Last, prayer has four aspects. They can be represented in the acronym A-C-T-S. They are adoration, contrition, thanksgiving, supplication— A-C-T-S.

That idea is pretty universal. Rabbi Marc Gellman says in the synagogue they teach children four basic prayers, except this is the kid’s version: “‘Gimme!’ ‘Thanks!’ ‘Oops!’ and ‘Wow!’”

“‘Wow!’ are prayers of praise and wonder at the creation. ‘Oops!’ asks for forgiveness. ‘Gimme!’ is a request, a petition. ‘Thanks!’ expresses gratitude.” [1] (Slight pause.)

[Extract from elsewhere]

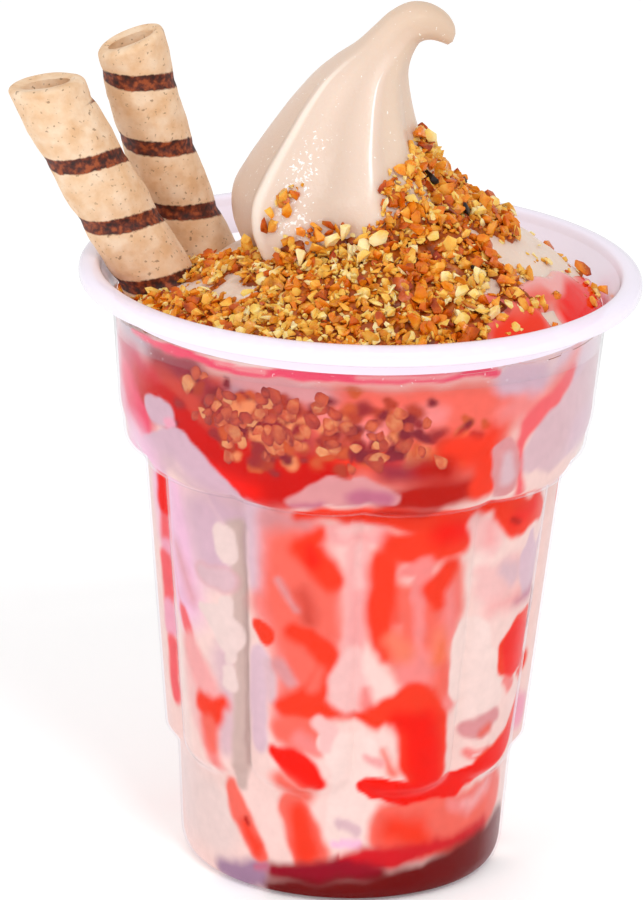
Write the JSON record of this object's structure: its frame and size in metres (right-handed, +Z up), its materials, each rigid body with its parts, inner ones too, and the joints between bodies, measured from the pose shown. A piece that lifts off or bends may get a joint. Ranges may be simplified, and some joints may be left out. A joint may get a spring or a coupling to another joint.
{
  "type": "ice cream sundae",
  "caption": "Fluted clear plastic cup of soft serve with strawberry sauce and chopped nuts, a curled swirl on top and hollow striped wafer rolls leaning over its rim.",
  "frame": {"origin": "centre of the cup's flat base, on the surface that it stands on", "axes": "+Z up along the cup's axis, -Y towards the front that the nuts face, +X to the right, away from the wafer rolls"},
  "size_m": [0.1079, 0.095, 0.1513],
  "materials": {
    "clear_plastic": "thin clear plastic with a faint milky lavender cast, glossy lip",
    "strawberry_sauce": "wet, glossy, partly see-through",
    "soft_serve": "smooth and softly wet",
    "chopped_nuts": "pale toasted crumbs with brown skins",
    "wafer": "baked, dry, with dark chocolate stripes"
  },
  "bodies": {
    "root": {"cup": "clear_plastic", "sauce_pool": "strawberry_sauce", "soft_serve_filling": "soft_serve", "sauce_nut_layer": "strawberry_sauce", "soft_serve_swirl": "soft_serve", "nut_topping": "chopped_nuts", "wafer_left": "wafer", "wafer_right": "wafer"}
  },
  "joints": []
}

So, what should life in church look like? Church is a community of faith. A community of faith should look like a community immersed in prayer. (Slight pause.) Amen.

10/15/2023
Elijah Kellogg Church, Harpswell, Maine

ENDPIECE: It is the practice of the Pastor to speak after the Closing Hymn, but before the Benediction. This, then, is a précis of what the pastor said before the blessing: “Sometimes it is said religion is private. That is an inaccurate statement, something our society has made up out of whole cloth, a falsehood. You may believe it; that’s a different issue. It is a falsehood. A lot of people believe all kinds of falsehoods— the earth is flat, for instance. Religion is not private. Religion is personal, but personal is not private. That is also true of prayer. Prayer is personal but it is not private. Prayer needs to be shared. If we, the community of faith, do not pray together, do not pray for each other, do not pray with each other, we lose a dimension of who we are and who we are called to be as believers in the One Triune God.”

BENEDICTION: God can open our minds to what is true. God can fill our lives when we participate in the work of God’s realm, participate in seeking justice and peace and love. When we seek what is pleasing to God we are doing God’s will. And may the peace of God, which surpasses all understanding, help our hearts and minds be one with Christ, Jesus and be kept within the unity of the Holy Spirit, this day and forever more. Amen.

[1] NY Times ~ 09/20/2009 ~ The Right Way to Pray? ~ by Zev Chafets.